* BEGIN SUPPLIED DATA *

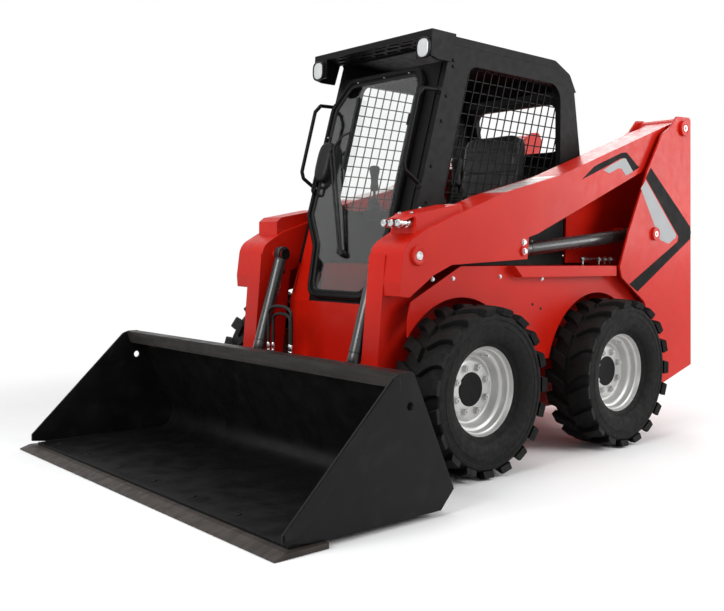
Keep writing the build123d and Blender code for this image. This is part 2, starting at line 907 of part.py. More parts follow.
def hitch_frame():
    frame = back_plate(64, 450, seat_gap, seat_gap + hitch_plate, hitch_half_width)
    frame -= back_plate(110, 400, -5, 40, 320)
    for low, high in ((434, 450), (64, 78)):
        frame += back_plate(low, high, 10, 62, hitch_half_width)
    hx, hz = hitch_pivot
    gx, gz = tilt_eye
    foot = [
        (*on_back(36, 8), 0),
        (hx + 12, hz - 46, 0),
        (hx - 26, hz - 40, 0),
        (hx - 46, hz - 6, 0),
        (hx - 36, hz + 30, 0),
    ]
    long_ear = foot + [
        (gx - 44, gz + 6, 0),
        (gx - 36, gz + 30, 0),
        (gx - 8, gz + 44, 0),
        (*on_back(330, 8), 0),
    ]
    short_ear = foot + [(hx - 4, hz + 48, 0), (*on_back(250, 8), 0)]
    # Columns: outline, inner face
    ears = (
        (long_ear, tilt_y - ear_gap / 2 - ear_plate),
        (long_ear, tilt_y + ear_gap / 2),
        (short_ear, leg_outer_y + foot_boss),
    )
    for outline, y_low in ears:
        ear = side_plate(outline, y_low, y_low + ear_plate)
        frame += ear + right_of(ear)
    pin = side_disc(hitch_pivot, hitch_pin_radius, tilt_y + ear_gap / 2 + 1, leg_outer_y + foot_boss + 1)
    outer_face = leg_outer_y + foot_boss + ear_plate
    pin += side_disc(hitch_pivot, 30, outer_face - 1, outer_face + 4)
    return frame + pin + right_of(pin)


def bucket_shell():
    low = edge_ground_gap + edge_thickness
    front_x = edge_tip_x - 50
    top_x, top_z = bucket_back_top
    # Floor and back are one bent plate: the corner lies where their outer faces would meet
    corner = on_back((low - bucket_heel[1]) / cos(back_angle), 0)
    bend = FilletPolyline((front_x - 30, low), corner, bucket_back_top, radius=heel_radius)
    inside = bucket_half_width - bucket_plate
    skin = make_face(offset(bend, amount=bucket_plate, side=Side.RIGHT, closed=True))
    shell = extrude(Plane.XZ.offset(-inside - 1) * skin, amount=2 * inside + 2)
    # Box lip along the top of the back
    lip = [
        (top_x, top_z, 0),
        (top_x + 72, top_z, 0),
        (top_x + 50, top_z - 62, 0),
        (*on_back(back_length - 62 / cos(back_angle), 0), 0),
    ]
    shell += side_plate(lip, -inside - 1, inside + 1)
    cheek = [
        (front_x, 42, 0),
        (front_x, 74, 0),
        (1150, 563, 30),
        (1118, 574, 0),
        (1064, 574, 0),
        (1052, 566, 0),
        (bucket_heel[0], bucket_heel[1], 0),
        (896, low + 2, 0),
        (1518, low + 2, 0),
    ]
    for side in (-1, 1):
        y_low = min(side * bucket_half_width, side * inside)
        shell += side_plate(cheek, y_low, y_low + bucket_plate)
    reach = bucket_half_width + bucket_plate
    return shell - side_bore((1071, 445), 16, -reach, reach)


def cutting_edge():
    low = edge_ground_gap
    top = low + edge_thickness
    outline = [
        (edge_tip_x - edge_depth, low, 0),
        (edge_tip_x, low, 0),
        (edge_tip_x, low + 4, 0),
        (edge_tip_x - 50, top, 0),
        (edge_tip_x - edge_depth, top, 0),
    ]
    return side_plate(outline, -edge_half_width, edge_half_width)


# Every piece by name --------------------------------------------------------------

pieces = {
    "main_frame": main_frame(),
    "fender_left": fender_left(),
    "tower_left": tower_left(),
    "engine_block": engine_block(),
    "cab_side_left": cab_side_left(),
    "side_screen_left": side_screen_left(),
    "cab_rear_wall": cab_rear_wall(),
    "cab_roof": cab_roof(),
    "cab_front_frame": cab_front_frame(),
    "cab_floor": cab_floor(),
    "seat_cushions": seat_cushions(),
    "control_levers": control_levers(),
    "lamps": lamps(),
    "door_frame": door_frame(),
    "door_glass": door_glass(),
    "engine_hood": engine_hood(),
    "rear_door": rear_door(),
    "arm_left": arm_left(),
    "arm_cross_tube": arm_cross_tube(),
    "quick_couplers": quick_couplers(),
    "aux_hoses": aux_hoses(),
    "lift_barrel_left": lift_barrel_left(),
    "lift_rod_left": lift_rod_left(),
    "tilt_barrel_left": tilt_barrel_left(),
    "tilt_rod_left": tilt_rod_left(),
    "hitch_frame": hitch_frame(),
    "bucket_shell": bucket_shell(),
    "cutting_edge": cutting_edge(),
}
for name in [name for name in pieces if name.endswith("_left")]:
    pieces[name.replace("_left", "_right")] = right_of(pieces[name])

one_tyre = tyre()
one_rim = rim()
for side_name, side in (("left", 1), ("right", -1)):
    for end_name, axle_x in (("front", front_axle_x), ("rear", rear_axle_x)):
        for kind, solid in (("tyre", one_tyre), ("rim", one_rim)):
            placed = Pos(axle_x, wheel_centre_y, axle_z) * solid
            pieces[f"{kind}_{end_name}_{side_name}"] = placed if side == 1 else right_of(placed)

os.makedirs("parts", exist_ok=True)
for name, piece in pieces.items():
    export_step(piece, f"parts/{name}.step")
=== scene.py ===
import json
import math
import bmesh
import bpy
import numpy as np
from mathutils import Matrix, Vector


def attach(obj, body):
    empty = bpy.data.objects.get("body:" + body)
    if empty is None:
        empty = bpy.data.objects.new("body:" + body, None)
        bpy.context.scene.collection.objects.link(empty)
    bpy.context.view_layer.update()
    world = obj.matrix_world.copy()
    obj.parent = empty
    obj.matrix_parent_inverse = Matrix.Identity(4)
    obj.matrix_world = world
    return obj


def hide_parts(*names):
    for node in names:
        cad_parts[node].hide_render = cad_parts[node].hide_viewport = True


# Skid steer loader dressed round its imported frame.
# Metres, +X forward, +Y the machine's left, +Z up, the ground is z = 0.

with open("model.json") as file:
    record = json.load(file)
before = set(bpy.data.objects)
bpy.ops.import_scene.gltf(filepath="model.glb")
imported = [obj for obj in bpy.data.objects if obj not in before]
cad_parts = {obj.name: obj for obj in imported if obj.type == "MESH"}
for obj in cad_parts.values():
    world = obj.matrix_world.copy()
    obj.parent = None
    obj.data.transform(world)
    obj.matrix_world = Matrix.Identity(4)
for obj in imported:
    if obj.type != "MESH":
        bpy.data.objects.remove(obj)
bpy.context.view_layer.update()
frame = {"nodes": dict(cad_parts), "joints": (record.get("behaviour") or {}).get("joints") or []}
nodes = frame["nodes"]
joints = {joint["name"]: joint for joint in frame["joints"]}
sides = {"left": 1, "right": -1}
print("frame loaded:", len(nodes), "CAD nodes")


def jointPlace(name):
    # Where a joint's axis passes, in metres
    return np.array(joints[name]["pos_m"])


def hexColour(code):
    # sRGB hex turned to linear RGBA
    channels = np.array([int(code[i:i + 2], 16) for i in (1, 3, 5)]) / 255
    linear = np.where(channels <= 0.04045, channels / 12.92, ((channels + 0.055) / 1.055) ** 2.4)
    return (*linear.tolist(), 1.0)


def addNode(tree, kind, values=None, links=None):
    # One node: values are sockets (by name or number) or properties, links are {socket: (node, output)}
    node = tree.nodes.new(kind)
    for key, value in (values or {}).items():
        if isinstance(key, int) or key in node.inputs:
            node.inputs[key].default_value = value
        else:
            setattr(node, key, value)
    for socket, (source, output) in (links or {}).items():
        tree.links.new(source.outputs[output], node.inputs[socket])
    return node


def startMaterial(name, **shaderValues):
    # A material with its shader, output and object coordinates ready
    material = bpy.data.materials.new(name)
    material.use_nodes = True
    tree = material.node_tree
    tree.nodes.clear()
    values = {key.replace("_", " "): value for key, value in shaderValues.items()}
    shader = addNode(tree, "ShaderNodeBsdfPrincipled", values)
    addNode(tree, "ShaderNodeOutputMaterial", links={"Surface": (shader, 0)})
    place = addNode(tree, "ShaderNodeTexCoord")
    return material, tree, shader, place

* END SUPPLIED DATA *

> JOB: Return nothing but the lines from the start of the listing above through the line containing "return frame + pin + right_of(pin)", exactly as given.

> RESPONSE TO THE TASK:
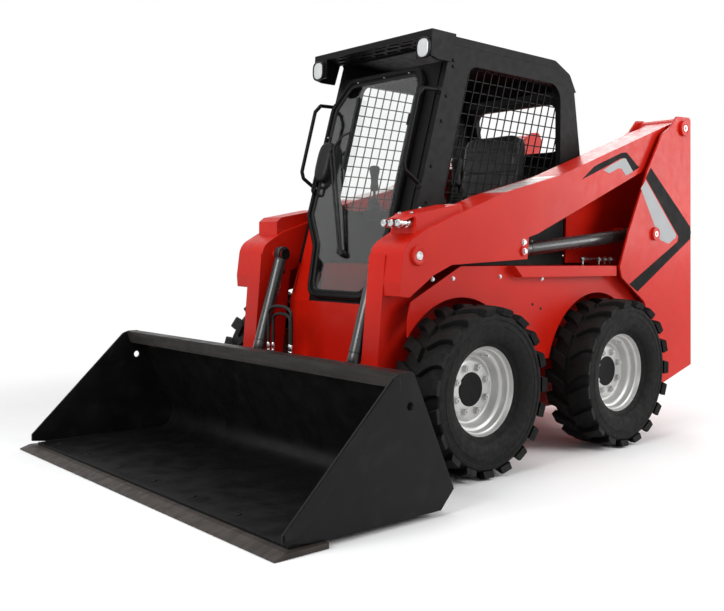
Keep writing the build123d and Blender code for this image. This is part 2, starting at line 907 of part.py. More parts follow.
def hitch_frame():
    frame = back_plate(64, 450, seat_gap, seat_gap + hitch_plate, hitch_half_width)
    frame -= back_plate(110, 400, -5, 40, 320)
    for low, high in ((434, 450), (64, 78)):
        frame += back_plate(low, high, 10, 62, hitch_half_width)
    hx, hz = hitch_pivot
    gx, gz = tilt_eye
    foot = [
        (*on_back(36, 8), 0),
        (hx + 12, hz - 46, 0),
        (hx - 26, hz - 40, 0),
        (hx - 46, hz - 6, 0),
        (hx - 36, hz + 30, 0),
    ]
    long_ear = foot + [
        (gx - 44, gz + 6, 0),
        (gx - 36, gz + 30, 0),
        (gx - 8, gz + 44, 0),
        (*on_back(330, 8), 0),
    ]
    short_ear = foot + [(hx - 4, hz + 48, 0), (*on_back(250, 8), 0)]
    # Columns: outline, inner face
    ears = (
        (long_ear, tilt_y - ear_gap / 2 - ear_plate),
        (long_ear, tilt_y + ear_gap / 2),
        (short_ear, leg_outer_y + foot_boss),
    )
    for outline, y_low in ears:
        ear = side_plate(outline, y_low, y_low + ear_plate)
        frame += ear + right_of(ear)
    pin = side_disc(hitch_pivot, hitch_pin_radius, tilt_y + ear_gap / 2 + 1, leg_outer_y + foot_boss + 1)
    outer_face = leg_outer_y + foot_boss + ear_plate
    pin += side_disc(hitch_pivot, 30, outer_face - 1, outer_face + 4)
    return frame + pin + right_of(pin)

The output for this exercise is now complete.